* _Instruction_
Set down, please, exactly the lines below that run from the line with "mantel_top();" to the line with "bpy.context.scene.collection.objects.link(empty)", both lines included.

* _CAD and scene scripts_
■ ■ ■ ■

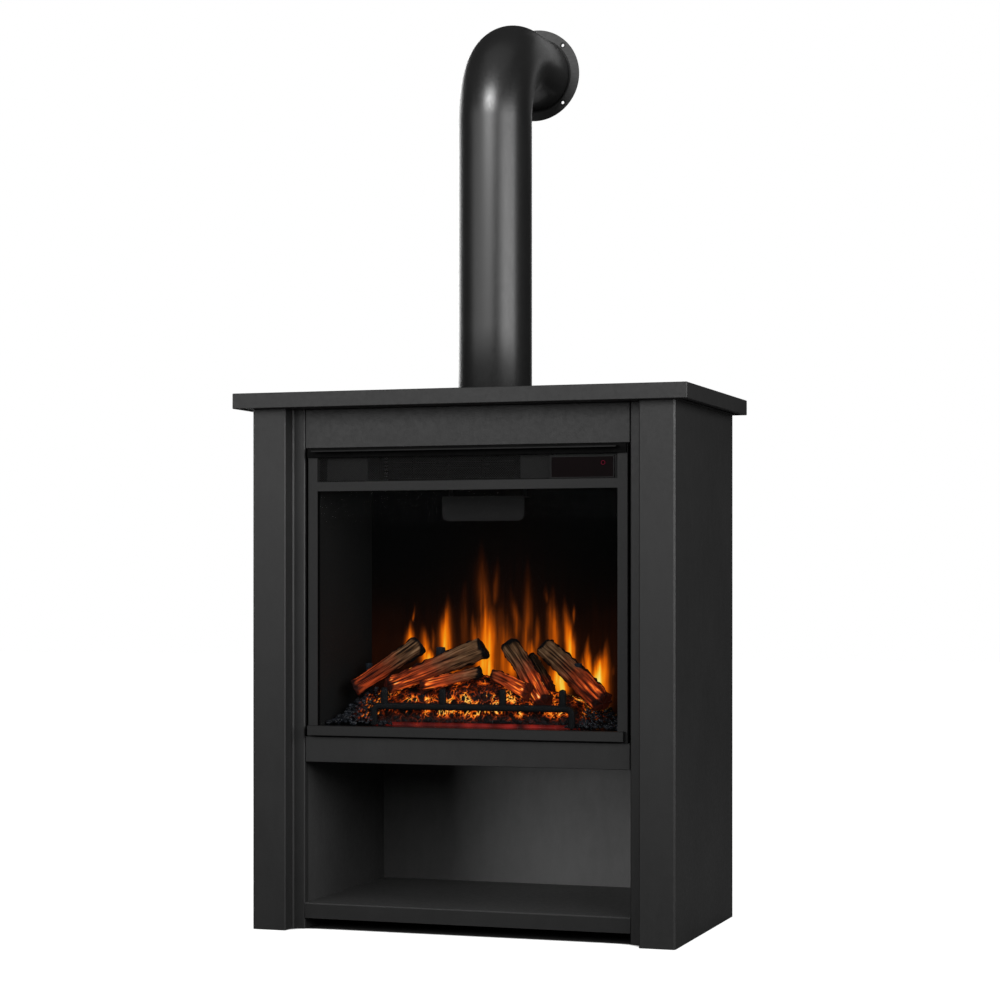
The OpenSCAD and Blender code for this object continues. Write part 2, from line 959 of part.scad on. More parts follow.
module blower_motor() {
    motor_r = 21;
    motor_l = 34;
    face_x = wheel_right + plate_gap + 1.5;
    foot_z = baffle_z + sheet_t;
    color(zinc) placed() difference() {
        union() {
            rod_x([face_x, blower_y, blower_z], motor_r, motor_l);
            block([face_x + 4, blower_y - 15, foot_z], [face_x + 24, blower_y + 15, foot_z + 10]);
        }
        rod_x([face_x - 1, blower_y, blower_z], wheel_shaft_r + running_gap, 16);
    }
}

// Mica frame with resistance wires across the air path
module heater_element() {
    left = wheel_left;
    right = wheel_right;
    y0 = 66;
    y1 = 80;
    lo = 794;
    hi = 841;
    rail = 4;
    wires = 6;
    color(mica) placed() {
        difference() {
            block([left, y0, lo], [right, y1, hi]);
            block([left + rail, y0 - 1, lo + rail], [right - rail, y1 + 1, hi - rail]);
        }
        for (x = [left + 62, left + 126, left + 190]) {
            block([x, y0, lo + rail], [x + 2, y1, hi - rail]);
        }
        for (i = [0:wires - 1]) {
            rod_x([left + rail, (y0 + y1) / 2, lo + 7 + 6.6 * i], 1, right - left - 2 * rail);
        }
    }
}

// Bimetal cut-out on the ceiling baffle beside the heater
module thermal_cutout() {
    color(coal) placed() {
        translate([-210, 80, baffle_z + sheet_t]) cylinder(r = 8, h = 6);
        translate([-210, 80, baffle_z + sheet_t + 6]) cylinder(r = 5, h = 4);
        for (s = [-1, 1]) {
            block([-210 + 6 * s - 1, 78, baffle_z + sheet_t + 6], [-210 + 6 * s + 1, 82, baffle_z + 16]);
        }
    }
}

// ---- controls ----

// Circuit board behind the display, with relays, a capacitor, the receiver and the key switch
module control_board() {
    board_thick = 1.6;
    lo = 793;
    hi = 841;
    back = board_y + board_thick;
    key_front = button_stem_back + 1.4;
    color(board_green) placed() {
        block([160, board_y, lo], [266, back, hi]);
        for (x = [168, 190]) {
            block([x, back, 800], [x + 16, back + 15, 820]);
        }
        rod_y([222, back, 812], 6, 18);
        block([236, back, 800], [258, back + 9, 830]);
        block([button_x - 3, key_front, button_z - 3], [button_x + 3, board_y, button_z + 3]);
        rod_y([190, board_y - 5, button_z], 2.5, 5);
    }
}

// Glossy window with a thin raised rim and a hole for the button
module display_panel() {
    face = display_front + 0.8;
    color([0.12, 0.03, 0.04]) placed() difference() {
        board([display_left, display_front, display_bottom], [display_right, display_back, display_top], 0.4);
        block(
            [display_left + display_rim, display_front - 1, display_bottom + display_rim],
            [display_right - display_rim, face, display_top - display_rim]
        );
        rod_y([button_x, display_front - 1, button_z], button_r + button_gap, 10);
    }
}

module power_button() {
    keeper_t = 1.2;
    dish = 0.4;
    color("red") placed() difference() {
        union() {
            rod_y([button_x, button_front, button_z], button_r, button_stem_back - button_front);
            rod_y([button_x, button_stem_back - keeper_t, button_z], button_r + 1.4, keeper_t);
        }
        rod_y([button_x, button_front - 1, button_z], button_r - 1.3, 1 + dish);
    }
}

// Rocker, resting tilted one way; it turns about its two side pins
module mains_switch_rocker() {
    pin_l = 1.4;
    color("red") placed() translate([switch_x, rocker_y, switch_z]) {
        rotate([rocker_tilt, 0, 0]) along_x(-rocker_w / 2, rocker_w / 2) polygon([
            [-3, -3], [2.5, -8.2], [4.6, -8.2], [3.6, 0], [4.6, 8.2], [2.5, 8.2], [-3, 3]
        ]);
        rod_x([-rocker_w / 2 - pin_l, 0, 0], rocker_pin_r, rocker_w + 2 * pin_l);
    }
}

// Housing clipped into the rear cover, open to the back for the rocker
module mains_switch_housing() {
    body_x = 7.1;
    body_z = 10.1;
    bezel_x = 9;
    bezel_z = 12;
    front = 247;
    outer = case_back + sheet_t;
    pocket_x = rocker_w / 2 + 0.4;
    pocket_z = 9.1;
    color(deep_black) placed() translate([switch_x, 0, switch_z]) difference() {
        union() {
            block([-body_x, front, -body_z], [body_x, outer, body_z]);
            block([-bezel_x, outer, -bezel_z], [bezel_x, outer + 1.6, bezel_z]);
            for (z = [-6, 4]) {
                block([-3, front - 8, z], [3, front, z + 0.8]);
            }
        }
        block([-pocket_x, front + 5, -pocket_z], [pocket_x, outer + 3, pocket_z]);
        rod_x([-body_x - 1, rocker_y, 0], rocker_pin_r + running_gap, 2 * body_x + 2);
    }
}

// Strain relief bush for the mains lead
module cord_gland() {
    outer = case_back + sheet_t;
    color(deep_black) placed() translate([gland_x, 0, gland_z]) difference() {
        union() {
            rod_y([0, case_back - 9, 0], gland_hole_r, 9 + sheet_t);
            rod_y([0, outer, 0], gland_hole_r + 3, 4);
            translate([0, outer + 4, 0]) rotate([-90, 0, 0]) cylinder(r1 = 8, r2 = 6, h = 14);
            rod_y([0, case_back - 5, 0], gland_hole_r + 2.5, 5);
        }
        rod_y([0, case_back - 10, 0], gland_bore_r, 40);
    }
}

mantel_top();
left_side_panel();
right_side_panel();
left_pier_front();
right_pier_front();
pier_returns();
left_stile();
right_stile();
header_board();
lower_rail();
firebox_deck();
bottom_shelf();
left_inner_panel();
right_inner_panel();
back_panel();
rear_stretcher();
cam_locks();
cabinet_screws();
stove_pipe();
pipe_base_ring();
wall_flange();
firebox_case();
rear_cover();
firebox_screws();
mounting_brackets();
front_frame();
visor();
grille_mesh();
grille_backing();
bottom_ledge();
glass_pane();
side_liners();
hearth_tray();
ceiling_baffle();
downlight_cover();
led_boards();
flame_screen();
ember_bed();
coals();
grate();
left_log();
long_log();
middle_log();
rear_log();
right_log();
small_branches();
flicker_rotor();
flicker_motor();
rotor_bush();
blower_wheel();
blower_housing();
blower_motor();
heater_element();
thermal_cutout();
control_board();
display_panel();
power_button();
mains_switch_rocker();
mains_switch_housing();
cord_gland();
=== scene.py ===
"""Looks of the stove-style electric fireplace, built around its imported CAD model.

Metres, +Z up, front towards -Y.
"""

import json
import math
import random

import bmesh
import bpy
import numpy as np
from mathutils import Matrix, Vector, noise


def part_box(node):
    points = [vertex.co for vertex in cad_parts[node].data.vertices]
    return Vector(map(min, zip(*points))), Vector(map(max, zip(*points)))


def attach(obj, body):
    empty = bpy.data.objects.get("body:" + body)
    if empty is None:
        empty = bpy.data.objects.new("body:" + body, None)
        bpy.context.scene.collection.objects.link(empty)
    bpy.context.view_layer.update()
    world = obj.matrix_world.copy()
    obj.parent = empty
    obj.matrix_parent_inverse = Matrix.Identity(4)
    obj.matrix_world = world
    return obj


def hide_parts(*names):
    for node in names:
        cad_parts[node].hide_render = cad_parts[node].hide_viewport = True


MM = 0.001
ROOT = "fireplace"
HOLE_CIRCLE = 152 / 2 * MM

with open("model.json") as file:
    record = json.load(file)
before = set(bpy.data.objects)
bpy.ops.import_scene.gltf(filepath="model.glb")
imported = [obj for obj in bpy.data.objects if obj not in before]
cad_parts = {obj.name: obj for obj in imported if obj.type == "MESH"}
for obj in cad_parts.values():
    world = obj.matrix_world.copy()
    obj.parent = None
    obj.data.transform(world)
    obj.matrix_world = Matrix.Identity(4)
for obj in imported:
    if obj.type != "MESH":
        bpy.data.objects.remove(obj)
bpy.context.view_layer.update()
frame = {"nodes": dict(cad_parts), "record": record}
nodes = frame["nodes"]


def add_object(name, data):
    o = bpy.data.objects.new(name, data)
    bpy.context.scene.collection.objects.link(o)
    return o


# ---- camera

def make_camera():
    """Level camera, to the right of the object, with its frame shifted up."""
    azimuth = math.radians(18.54)
    data = bpy.data.cameras.new("camera")
    data.sensor_width = 36
    data.lens = 86.67
    data.shift_y = 0.0796
    data.clip_end = 60
    camera = add_object("camera", data)
    camera.location = (1.3818, -4.0989, 0.6168)
    camera.rotation_euler = (math.pi / 2, 0, azimuth)
    bpy.context.scene.camera = camera


make_camera()


# ---- node helpers

class Nodes:
    """Adds nodes and links to one node tree."""

    def __init__(self, tree):
        self.tree = tree

    def add(self, kind, inputs=None, **settings):
        """New node of a kind, with values for its inputs by name."""
        n = self.tree.nodes.new("ShaderNode" + kind)
        for key, value in settings.items():
            setattr(n, key, value)
        for key, value in (inputs or {}).items():
            n.inputs[key].default_value = value
        return n

    def link(self, a, b):
        self.tree.links.new(a, b)

    def for_camera(self, seen, other, output):
        """Shows one shader to the camera and another to light and reflections."""
        choose = self.add("MixShader")
        self.link(self.add("LightPath").outputs["Is Camera Ray"], choose.inputs[0])
        self.link(other.outputs[0], choose.inputs[1])
        self.link(seen.outputs[0], choose.inputs[2])
        self.link(choose.outputs[0], output.inputs["Surface"])


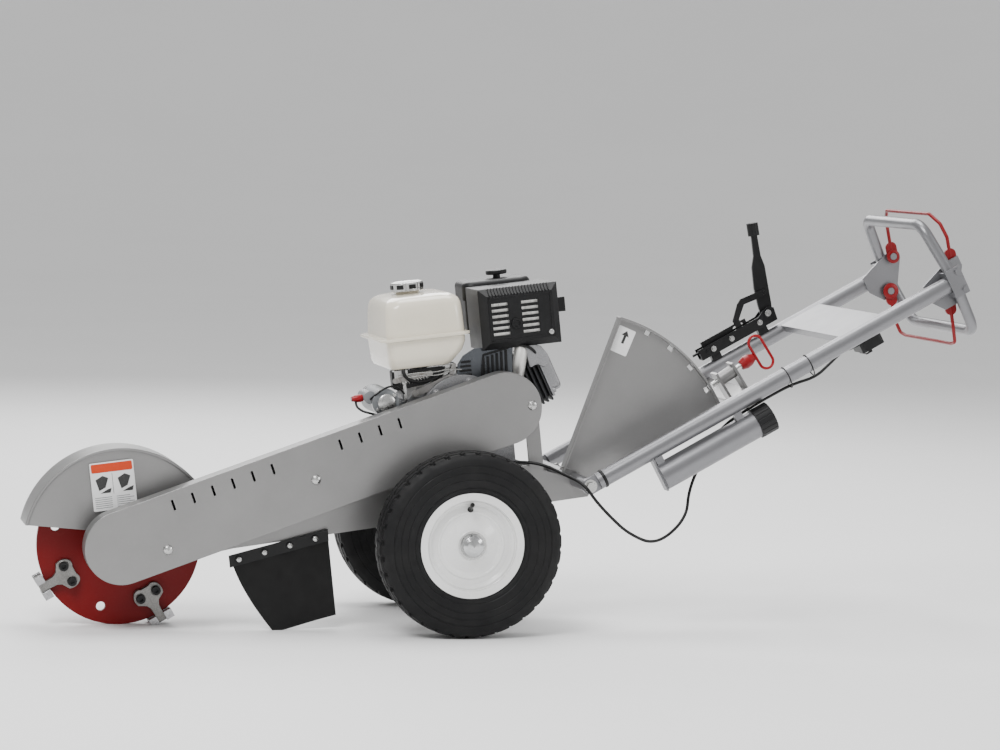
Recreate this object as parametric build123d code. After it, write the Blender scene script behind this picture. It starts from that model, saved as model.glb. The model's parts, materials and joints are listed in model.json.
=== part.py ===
from build123d import *
import math
import os

# Walk-behind stump grinder, millimetres.
# Everything is drawn with the frame level: x towards the grips, y to the far side, z up,
# with the wheel axle as the origin. The finished pieces are then tipped nose-down about the
# axle until the cutter meets the ground, and moved so the ground is z = 0.

# ---- wheels -------------------------------------------------------------------------------
TYRE_R = 203.0
TYRE_HALF_WIDTH = 50.5
WHEEL_Y = 237.0
RIM_SEAT_R = 101.4
RIM_FLANGE_R = 117.0
RIM_HALF_WIDTH = 40.0
RIM_INNER_R = 98.4
SEAT_GAP = 0.05
AXLE_R = 12.7
AXLE_END = 272.0
HUB_BORE_R = AXLE_R + 0.35
HUB_CAP_R = 27.0

# ---- frame --------------------------------------------------------------------------------
PLATE_OUT = 100.0
PLATE_IN = 94.0
DECK_TOP = 120.0
DECK_THICK = 6.0
FRAME_BOTTOM = 35.0
TAIL_X = 318.0
PIVOT_X = 289.0
PIVOT_Z = 87.4
PIVOT_TUBE_R = 15.0
PIVOT_TUBE_END = 204.0
PIVOT_BOLT_R = 6.0

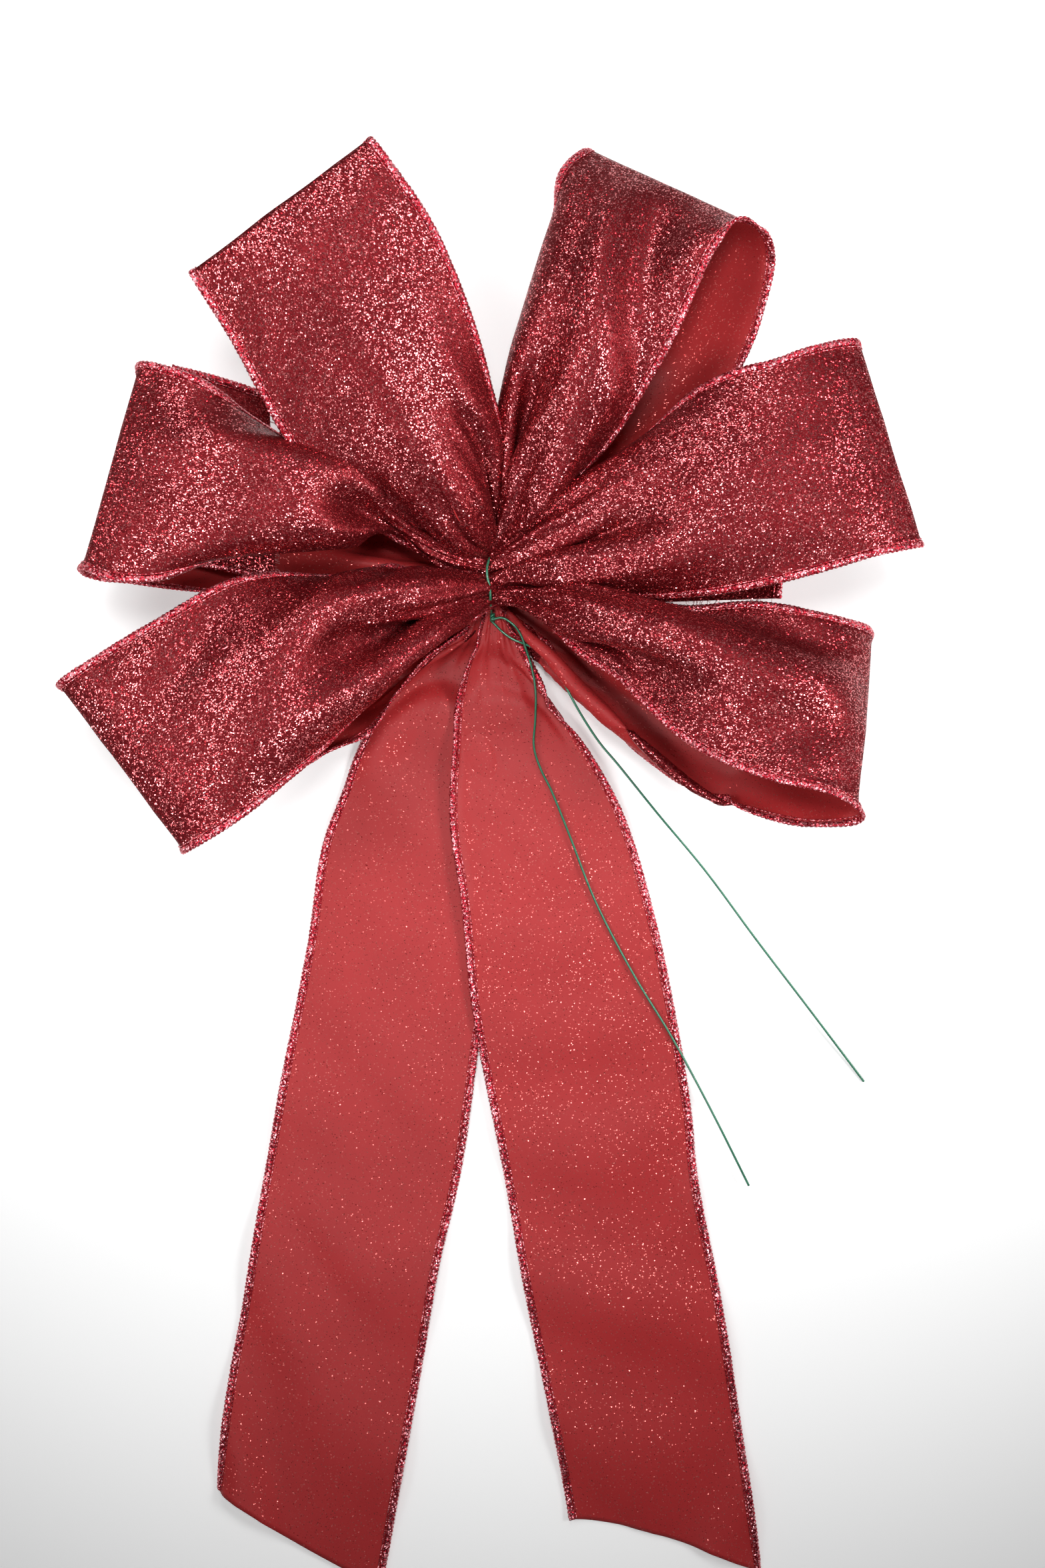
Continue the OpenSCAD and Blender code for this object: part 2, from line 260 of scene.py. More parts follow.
def mesh_object(name, verts_mm, quads, materials, material_index=None, cloth=None):
    """A mesh from arrays: vertices in mm, four-cornered faces, and the cloth's own coordinates."""
    me = bpy.data.meshes.new(name)
    me.vertices.add(len(verts_mm))
    me.vertices.foreach_set("co", (np.asarray(verts_mm) * MM).astype(np.float32).ravel())
    me.loops.add(quads.size)
    me.loops.foreach_set("vertex_index", quads.astype(np.int32).ravel())
    me.polygons.add(len(quads))
    me.polygons.foreach_set("loop_start", np.arange(0, quads.size, 4, dtype=np.int32))
    me.update(calc_edges=True)
    for m in materials:
        me.materials.append(m)
    if material_index is not None:
        me.polygons.foreach_set("material_index", np.asarray(material_index, np.int32))
    if cloth is not None:
        at = me.attributes.new("cloth", "FLOAT_VECTOR", "POINT")
        at.data.foreach_set("vector", np.asarray(cloth, np.float32).ravel())
    me.polygons.foreach_set("use_smooth", np.full(len(quads), True))
    me.validate()
    return link_object(name, me)


def joined(parts):
    """One set of vertices and faces from several."""
    verts, faces, base = [], [], 0
    for v, f in parts:
        verts.append(v)
        faces.append(f + base)
        base += len(v)
    return np.concatenate(verts), np.concatenate(faces)


def unit(v):
    return v / np.maximum(norm(v, axis=-1, keepdims=True), 1e-9)


def ramp(x, start, span):
    """Rises from 0 at start to 1 at start + span."""
    return np.clip((x - start) / span, 0, 1)


def bell(x, width):
    return np.exp(-((x / width) ** 2))


def between(x, t0, p0, t1, p1):
    """The straight blend from p0 at t0 to p1 at t1."""
    return (t1 - x) / (t1 - t0) * p0 + (x - t0) / (t1 - t0) * p1


def spline(points, per_span=24):
    """A dense curve through the points (centripetal Catmull-Rom)."""
    p = np.asarray(points, float)
    p = np.vstack([2 * p[0] - p[1], p, 2 * p[-1] - p[-2]])
    t = np.concatenate([[0], np.cumsum(np.sqrt(norm(np.diff(p, axis=0), axis=1)))])
    out = []
    for i in range(1, len(p) - 2):
        x = np.linspace(t[i], t[i + 1], per_span, endpoint=False)[:, None]
        a1 = between(x, t[i - 1], p[i - 1], t[i], p[i])
        a2 = between(x, t[i], p[i], t[i + 1], p[i + 1])
        a3 = between(x, t[i + 1], p[i + 1], t[i + 2], p[i + 2])
        b1 = between(x, t[i - 1], a1, t[i + 1], a2)
        b2 = between(x, t[i], a2, t[i + 2], a3)
        out.append(between(x, t[i], b1, t[i + 1], b2))
    out.append(p[-2][None])
    return np.vstack(out)


def lengths(curve):
    return np.concatenate([[0], np.cumsum(norm(np.diff(curve, axis=0), axis=1))])


def at_lengths(where, s, values):
    """Values that belong to the lengths s, read at other lengths."""
    return np.stack([np.interp(where, s, values[:, k]) for k in range(3)], -1)


def sample(curve, shares):
    """Points at the given shares of the curve's length."""
    s = lengths(curve)
    return at_lengths(np.asarray(shares) * s[-1], s, curve)


def doubled(p):
    """The grid with a smooth new row and column between each pair."""
    for axis in (0, 1):
        q = np.moveaxis(p, axis, 0)
        ext = np.concatenate([(2 * q[0] - q[1])[None], q, (2 * q[-1] - q[-2])[None]])
        out = np.empty((2 * len(q) - 1,) + q.shape[1:])
        out[0::2] = q
        out[1::2] = (-ext[:-3] + 9 * ext[1:-2] + 9 * ext[2:-1] - ext[3:]) / 16
        p = np.moveaxis(out, 0, axis)
    return p


# -------- cloth

# Links between points of the cloth: steps along and across, stiffness, and whether the link only keeps
# its points apart, which resists bending
CLOTH_LINKS = (
    (1, 0, 1.0, False), (0, 1, 1.0, False), (1, 1, 0.35, False), (1, -1, 0.35, False),
    (2, 0, 0.3, True), (0, 2, 0.2, True), (0, 4, 0.1, True), (0, 8, 0.08, True), (5, 0, 0.2, True),
)
STIFF_FROM, STIFF_SPAN = 30, 35     # where, away from the neck, the widest links come in
MOMENTUM, SETTLING_ROUNDS = 0.88, 260
LEAST_ROOM = 0.1                    # between the floor and the ceiling

# Pleats at the neck: waves across the ribbon, and the distance at which each set fades
PLEAT_WAVES = np.array([1.5, 2.5, 3.5, 5, 6.5, 8])
PLEAT_SPANS = np.array([70, 52, 38, 28, 20, 14])
PLEAT_BIAS = 0.6                    # pleats stand out of the surface rather than sink into it
ARCH, ARCH_FROM, ARCH_SPAN = 0.3, 45, 40    # a slight hump, away from the neck
NARROWEST_MARGIN = 0.5              # a margin narrower than this isn't folded

# Soft ridges that the pleats leave in the cloth: how many across, height, and how far they run
BROAD_RIDGES = ((1.3, 0.8, 1.3), (2.3, 1.1, 1.2))
FINE_RIDGES = ((3.4, 0.9, 0.95), (5.7, 2.3, 0.62), (7.3, 2.1, 0.5), (9.7, 1.4, 0.4), (12.6, 1.0, 0.32))
RIDGE_LEVEL = 0.64                  # the part of a ridge that stands above the surface
BACK_RIDGES = 0.35                  # depth of the ridges on a loop's hidden back layer

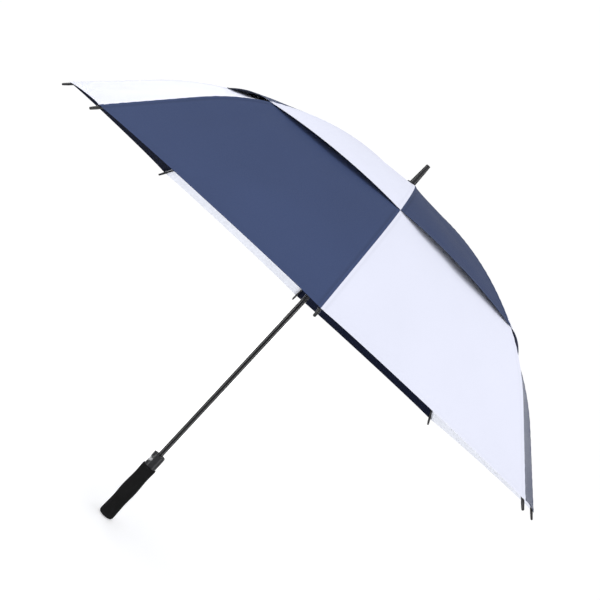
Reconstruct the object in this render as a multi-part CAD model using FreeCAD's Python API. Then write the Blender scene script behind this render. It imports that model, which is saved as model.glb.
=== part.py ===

■ ■ ■ ■

* _Task result_
mantel_top();
left_side_panel();
right_side_panel();
left_pier_front();
right_pier_front();
pier_returns();
left_stile();
right_stile();
header_board();
lower_rail();
firebox_deck();
bottom_shelf();
left_inner_panel();
right_inner_panel();
back_panel();
rear_stretcher();
cam_locks();
cabinet_screws();
stove_pipe();
pipe_base_ring();
wall_flange();
firebox_case();
rear_cover();
firebox_screws();
mounting_brackets();
front_frame();
visor();
grille_mesh();
grille_backing();
bottom_ledge();
glass_pane();
side_liners();
hearth_tray();
ceiling_baffle();
downlight_cover();
led_boards();
flame_screen();
ember_bed();
coals();
grate();
left_log();
long_log();
middle_log();
rear_log();
right_log();
small_branches();
flicker_rotor();
flicker_motor();
rotor_bush();
blower_wheel();
blower_housing();
blower_motor();
heater_element();
thermal_cutout();
control_board();
display_panel();
power_button();
mains_switch_rocker();
mains_switch_housing();
cord_gland();
=== scene.py ===
"""Looks of the stove-style electric fireplace, built around its imported CAD model.

Metres, +Z up, front towards -Y.
"""

import json
import math
import random

import bmesh
import bpy
import numpy as np
from mathutils import Matrix, Vector, noise


def part_box(node):
    points = [vertex.co for vertex in cad_parts[node].data.vertices]
    return Vector(map(min, zip(*points))), Vector(map(max, zip(*points)))


def attach(obj, body):
    empty = bpy.data.objects.get("body:" + body)
    if empty is None:
        empty = bpy.data.objects.new("body:" + body, None)
        bpy.context.scene.collection.objects.link(empty)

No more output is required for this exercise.